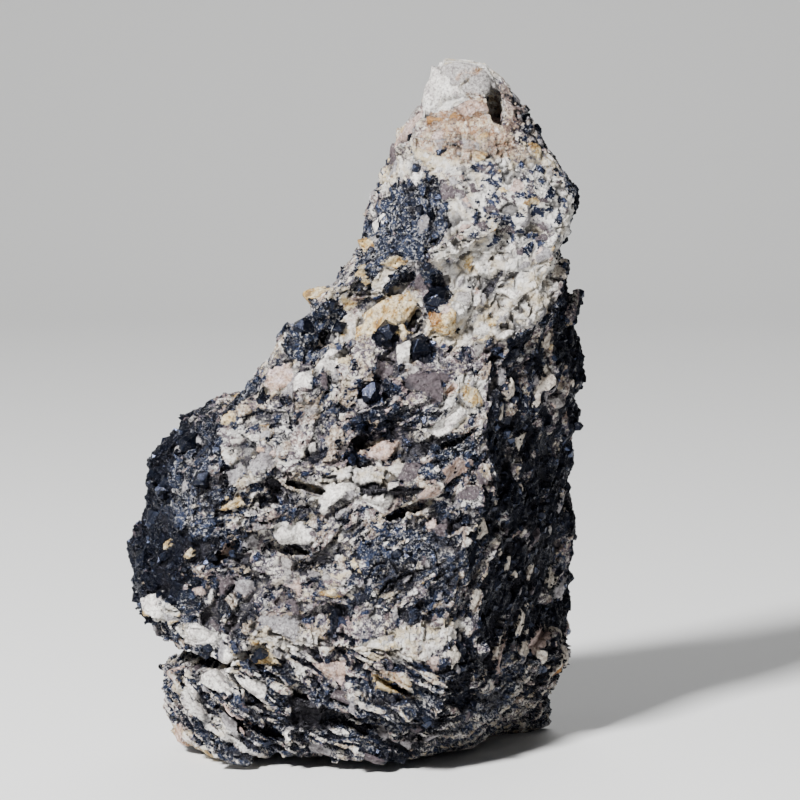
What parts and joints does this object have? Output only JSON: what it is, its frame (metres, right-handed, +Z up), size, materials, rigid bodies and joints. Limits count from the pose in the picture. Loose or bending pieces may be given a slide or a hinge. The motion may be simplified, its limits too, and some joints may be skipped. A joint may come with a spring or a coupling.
{
  "type": "willemite with franklinite",
  "caption": "Upright broken hand specimen of banded zinc ore: pale willemite and calcite with black franklinite crystals, standing on its own foot.",
  "frame": {"origin": "on the ground, under the middle of the specimen's box", "axes": "+Z up, the broad banded front face towards -Y, +X to the right as seen from the front"},
  "size_m": [0.074, 0.0546, 0.1103],
  "materials": {
    "ore": "rough broken rock: chalky to glassy pale grains, black crystals with a metallic glint"
  },
  "bodies": {
    "root": {"specimen": "ore"}
  },
  "joints": []
}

◇ ◇ ◇ ◇ ◇

[Problem details]
The lines above should be duplicated exactly.

[Result of this exercise]
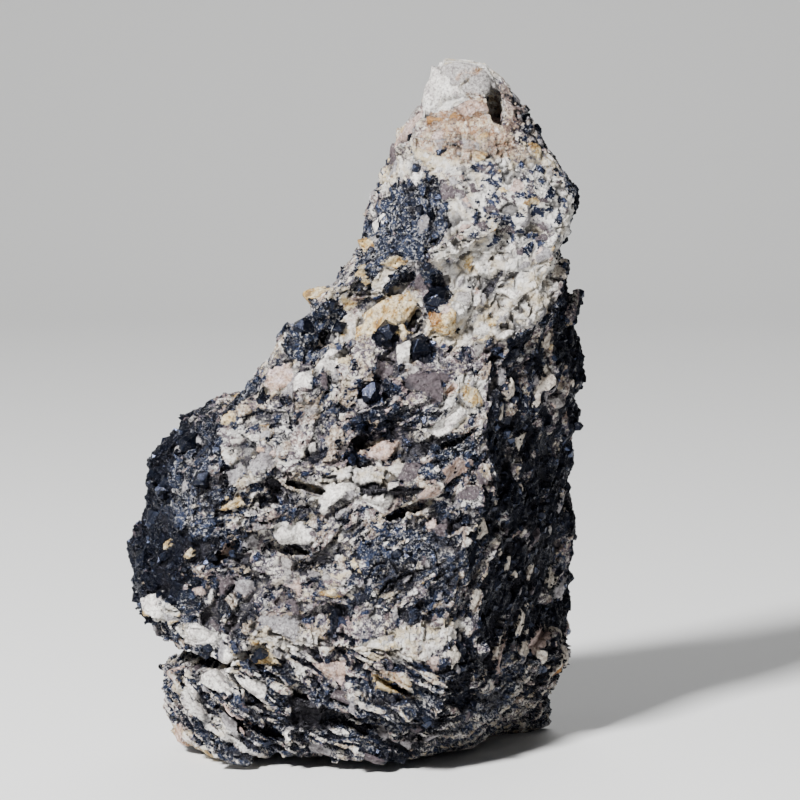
What parts and joints does this object have? Output only JSON: what it is, its frame (metres, right-handed, +Z up), size, materials, rigid bodies and joints. Limits count from the pose in the picture. Loose or bending pieces may be given a slide or a hinge. The motion may be simplified, its limits too, and some joints may be skipped. A joint may come with a spring or a coupling.
{
  "type": "willemite with franklinite",
  "caption": "Upright broken hand specimen of banded zinc ore: pale willemite and calcite with black franklinite crystals, standing on its own foot.",
  "frame": {"origin": "on the ground, under the middle of the specimen's box", "axes": "+Z up, the broad banded front face towards -Y, +X to the right as seen from the front"},
  "size_m": [0.074, 0.0546, 0.1103],
  "materials": {
    "ore": "rough broken rock: chalky to glassy pale grains, black crystals with a metallic glint"
  },
  "bodies": {
    "root": {"specimen": "ore"}
  },
  "joints": []
}